Regardless of age, Americans should care whether young people vote. Low youth participation is bad for democracy on multiple levels. First, it hurts the interests of the young people themselves. Politicians are rational actors. If they know that young people do not tend to vote in large numbers, they will be less likely to enact legislation or take on issues that are important to young people.

[M]ore than any other demographic, young people are punching below their weight when it comes to the ballot box.

Second, when a significant percentage of the population sits out an election, it challenges the basic premise of our democracy—a government by, for, and of all of the people. Studies on voting rates in the United States have shown that the gap between young and old voters is consistently larger than any other voting gap—between races, education levels, or socioeconomic groups. This suggests that, more than any other demographic, young people are punching below their weight when it comes to the ballot box.

Third, voting has the potential to increase civic engagement writ large. Political engagement is a virtuous cycle. Being more politically active leads to greater political awareness, which leads to greater civil engagement, and so on.

Finally, voting is a habitual behavior: those who vote tend to keep doing so, and those who don’t tend to continually refrain from doing so. When President Kennedy led the charge to lower the voting age from 21 to 18, he did so out of fear that if young people had to wait until age 21 to vote they might never develop the voting habit. Unfortunately, merely granting 18 to 20 year-olds that right was apparently insufficient to start their voting habit, as youth voting has consistently been lower than any other age group.
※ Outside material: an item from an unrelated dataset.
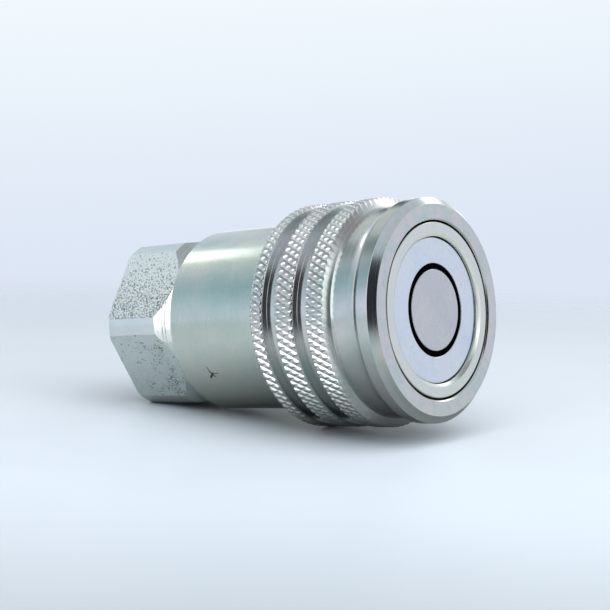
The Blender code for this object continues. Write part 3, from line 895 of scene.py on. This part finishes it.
def make_inner_pieces():
    """Spring, washer and snap ring of the sleeve, the valve spring, seals of the adapter, balls."""
    washer_front, washer_rear, washer_r = span("sleeve_thrust_washer")
    ring = [(washer_front, WASHER_BORE_R, 0.1), (washer_front, washer_r, 0.1),
            (washer_rear, washer_r, 0.1), (washer_rear, WASHER_BORE_R, 0.1)]
    finish(lathe("thrust_washer", rounded(ring)), "sleeve_slider", "plain_steel", "sleeve_thrust_washer")

    front, rear, _ = span("sleeve_spring")
    spring = coil("sleeve_coil", front, rear, mean_r=16.15, wire_d=1.1, turns=3.75)
    finish(spring, "housing", "spring_steel", "sleeve_spring")
    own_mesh(spring)

    front, rear, _ = span("valve_spring")
    spring = coil("valve_coil", front, rear, mean_r=12.3, wire_d=1.6, turns=3.2)
    finish(spring, "housing", "spring_steel", "valve_spring")
    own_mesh(spring)

    front, rear, _ = span("sleeve_snap_ring")
    inner, outer = SNAP_RING_R
    corners = rounded([(front, inner, 0.12), (front, outer, 0.12), (rear, outer, 0.12),
                       (rear, inner, 0.12)])
    verts, faces = [], []
    steps = SNAP_RING_STEPS
    for k in range(steps + 1):
        a = SNAP_RING_ARC * k / steps
        for x, radius in corners:
            verts.append((x * MM, radius * math.cos(a) * MM, radius * math.sin(a) * MM))
    n = len(corners)
    for k in range(steps):
        for side in range(n):
            after = (side + 1) % n
            faces.append([k * n + side, k * n + after, (k + 1) * n + after, (k + 1) * n + side])
    faces.append(list(range(n)))
    faces.append(list(range(steps * n, (steps + 1) * n)))
    finish(mesh_object("snap_ring", verts, faces), "housing", "spring_steel", "sleeve_snap_ring")

    finish(torus("adapter_seal", -40.7, 12.8, 0.85), "housing", "seal_rubber", "adapter_o_ring")
    ring = [(-41.55, 11.95, 0.06), (-41.55, 13.9, 0.06), (-42.05, 13.9, 0.06), (-42.05, 11.95, 0.06)]
    finish(lathe("adapter_backup", rounded(ring)), "housing", "white_ptfe", "adapter_backup_ring")

    for k in range(BALL_COUNT):
        node = f"locking_ball_{k + 1:02d}"
        low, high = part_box(node)
        centre = (Vector(low) + Vector(high)) / 2
        builder = bmesh.new()
        bmesh.ops.create_cube(builder, size=1.0)
        bmesh.ops.subdivide_edges(builder, edges=builder.edges, cuts=11, use_grid_fill=True)
        for vertex in builder.verts:
            vertex.co = vertex.co.normalized() * (BALL_R * MM) + centre
        mesh = bpy.data.meshes.new(f"ball_piece_{k + 1:02d}")
        builder.to_mesh(mesh)
        builder.free()
        ball = bpy.data.objects.new(mesh.name, mesh)
        bpy.context.scene.collection.objects.link(ball)
        mesh.shade_smooth()
        finish(ball, f"ball_{k + 1:02d}", "ball_steel", node)


# ---------------------------------------------------------------- studio

def make_floor(normal, through):
    """A pale matt table that the coupler lies on, fading into the backdrop far away."""
    verts, faces = [(0, 0, 0)], []
    count = FLOOR_SEGMENTS
    for radius in FLOOR_RADII:
        for k in range(count):
            a = 2 * math.pi * k / count
            verts.append((radius * math.cos(a), radius * math.sin(a), 0))
    for k in range(count):
        faces.append([0, 1 + k, 1 + (k + 1) % count])
    for ring in range(len(FLOOR_RADII) - 1):
        low, high = 1 + ring * count, 1 + (ring + 1) * count
        for k in range(count):
            after = (k + 1) % count
            faces.append([low + k, high + k, high + after, low + after])
    floor = mesh_object("floor", verts, faces)
    tilt = normal.to_track_quat("Z", "X").to_matrix().to_4x4()
    floor.matrix_world = Matrix.Translation(through) @ tilt
    material, s, shader = blank_material("table")
    place = s.add("ShaderNodeTexCoord").outputs["Object"]
    grain = s.noise(place, 40, 3.0, 0.5)
    colour = s.blend(s.ramp(grain, 0.3, 0.7), (0.42, 0.45, 0.49, 1), (0.43, 0.46, 0.50, 1))

    # what the metal mirrors of the table: a warmer painted reflection tint, and a painted contact shadow
    # that darkens it close to the coupler
    spot = s.add("ShaderNodeNewGeometry").outputs["Position"]
    from_part = s.add("ShaderNodeVectorMath", {0: spot, 1: FLOOR_SHADE_CENTRE}, operation="DISTANCE")
    painted_contact_shadow = s.ramp(from_part.outputs["Value"], 0.01, 0.075, 0.80, 0.19)
    mirrored = s.add("ShaderNodeLightPath").outputs["Is Glossy Ray"]
    colour = s.blend(mirrored, colour, s.blend(1.0, colour, (1.05, 1.01, 0.93, 1), "MULTIPLY"))
    colour = s.blend(s.math("MULTIPLY", mirrored, painted_contact_shadow), colour, (0.05, 0.06, 0.065, 1))

    # painted shade: the table is painted darker towards its near edge, where the light falls off
    away = (CAMERA_FORWARD[0], CAMERA_FORWARD[1], 0.0)
    ahead = s.add("ShaderNodeVectorMath", {0: spot, 1: away}, operation="DOT_PRODUCT")
    painted_front_shade = s.ramp(ahead.outputs["Value"], -0.13, -0.03, 0.55, 0.0)
    colour = s.blend(painted_front_shade, colour, (0.10, 0.11, 0.12, 1))
    s.link(colour, shader, "Base Color")
    shader.inputs["Roughness"].default_value = 0.45
    shader.inputs["Specular IOR Level"].default_value = 0.28
    far = s.add("ShaderNodeVectorMath", {0: place}, operation="LENGTH").outputs["Value"]
    clear = s.add("ShaderNodeBsdfTransparent").outputs[0]
    mixed = s.add("ShaderNodeMixShader", {0: s.ramp(far, 0.12, 0.38), 1: shader.outputs[0], 2: clear})
    s.link(mixed.outputs[0], material.node_tree.nodes["Material Output"], "Surface")
    floor.data.materials.append(material)


def make_world():
    """Studio light as a function of direction: pale all round, with soft boxes and dark cards."""
    world = bpy.data.worlds.new("studio")
    bpy.context.scene.world = world
    world.use_nodes = True
    s = Shader(world.node_tree)
    way = s.add("ShaderNodeTexCoord").outputs["Generated"]
    x, y, z = s.add("ShaderNodeSeparateXYZ", {0: way}).outputs
    heading = s.math("MULTIPLY", s.math("ARCTAN2", y, x), 180 / math.pi)
    height = s.math("MULTIPLY", s.math("ARCSINE", z), 180 / math.pi)

    def window(value, low, high, soft):
        rise = s.ramp(value, low - soft, low + soft)
        fall = s.ramp(value, high - soft, high + soft, 1.0, 0.0)
        return s.math("MULTIPLY", rise, fall)

    def patched(colour, patches):
        for headings, heights, (soft_heading, soft_height), tint in patches:
            inside = s.math("MULTIPLY", window(heading, *headings, soft_heading),
                            window(height, *heights, soft_height))
            colour = s.blend(inside, colour, (*tint, 1))
        return colour

    # the backdrop by height, then the greyer air above it and the zenith
    backdrop = s.blend(s.ramp(height, -30, 3), (0.70, 0.77, 0.87, 1), (0.725, 0.79, 0.915, 1))
    backdrop = s.blend(s.ramp(height, 0, 16), backdrop, (0.90, 0.965, 1.0, 1))
    colour = s.blend(s.ramp(height, 14, 34), backdrop, (0.62, 0.70, 0.76, 1))
    colour = s.blend(s.ramp(height, 58, 74), colour, (0.50, 0.47, 0.46, 1))
    colour = patched(colour, PALE_BEYOND_HEXAGON)

    # what the round barrel and sleeve mirror: one belt of directions round the X axis for each
    belt_angle = s.math("MULTIPLY", s.math("ARCTAN2", z, s.math("MULTIPLY", y, -1)), 180 / math.pi)
    belt_place = s.ramp(belt_angle, -180, 180, smooth=False)

    def belt(stops):
        ramp = s.add("ShaderNodeValToRGB", {0: belt_place})
        ramp.color_ramp.elements.remove(ramp.color_ramp.elements[0])
        for k, (angle, tint) in enumerate(stops):
            place = (angle + 180) / 360
            element = ramp.color_ramp.elements[0] if k == 0 else ramp.color_ramp.elements.new(place)
            element.position = place
            element.color = (*tint, 1)
        return ramp.outputs[0]

    wider = s.ramp(x, -0.665, -0.615)
    belts = s.blend(wider, belt(BARREL_BELT), belt(SLEEVE_BELT))
    on_belt = s.math("MULTIPLY", s.ramp(x, -0.90, -0.84), s.ramp(x, -0.44, -0.37, 1.0, 0.0))
    away = s.ramp(s.math("ABSOLUTE", belt_angle), 158, 170, 1.0, 0.0)
    colour = s.blend(s.math("MULTIPLY", on_belt, away), colour, belts)

    colour = patched(colour, STUDIO_PATCHES)

    # the camera itself sees only the plain backdrop, from every side
    seen = s.add("ShaderNodeLightPath").outputs["Is Camera Ray"]
    colour = s.blend(seen, colour, backdrop)
    background = world.node_tree.nodes["Background"]
    s.link(colour, background, "Color")
    background.inputs["Strength"].default_value = 1.0


def make_lamp():
    """A large soft lamp, high and ahead of the mating face, that lights the table.

    The metal doesn't mirror it: its highlights come from the soft boxes.
    """
    data = bpy.data.lights.new("lamp", "AREA")
    data.shape = "DISK"
    data.size = 0.9
    data.energy = 8.5
    data.color = (0.93, 0.97, 1.0)
    lamp = bpy.data.objects.new("lamp", data)
    bpy.context.scene.collection.objects.link(lamp)
    lamp.location = LAMP_PLACE
    lamp.rotation_euler = (-lamp.location).to_track_quat("-Z", "Y").to_euler()
    lamp.visible_glossy = False
    lamp.visible_camera = False


def make_camera():
    """The photograph's viewpoint: 50 degrees off the coupler's axis and nearly level with it."""
    camera = bpy.data.objects.new("camera", bpy.data.cameras.new("camera"))
    bpy.context.scene.collection.objects.link(camera)
    place = Vector(CAMERA_PLACE) * MM
    right = Vector(CAMERA_RIGHT).normalized()
    forward = Vector(CAMERA_FORWARD).normalized()
    up = right.cross(forward).normalized()
    right = forward.cross(up).normalized()
    turn = Matrix((right, up, -forward)).transposed()
    camera.matrix_world = Matrix.Translation(place) @ turn.to_4x4()
    camera.data.sensor_width = 36
    camera.data.lens = CAMERA_LENS
    camera.data.clip_start = 0.01
    camera.data.clip_end = 20
    bpy.context.scene.camera = camera


make_camera()
make_sleeve()
make_body()
make_adapter()
make_nose()
make_stem()
make_inner_pieces()

# the coupler rests on the rear edge of the hexagon and on the last knurled band
_, hex_rear, hex_flat = span("rear_adapter")
_, _, crest = span("locking_sleeve")
rest_rear = Vector((hex_rear, 0, -hex_flat)) * MM
rest_front = Vector((BANDS[-1][1] + 0.1, 0, -crest)) * MM
along = (rest_front - rest_rear).normalized()
make_floor(Vector((0, -1, 0)).cross(along), rest_front)
make_world()
make_lamp()
bpy.context.scene.view_settings.view_transform = "Standard"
With great power comes great responsibility

Like Tunisian youth, America’s young people have the potential to have a strong impact on their national politics. 2016 is the first year in which nearly all millennial youth will be eligible to vote—and the size of their voting bloc is now about equal to that of the baby boomer generation. But that influence will only be felt if young people choose to wield it—by casting their ballots on Tuesday.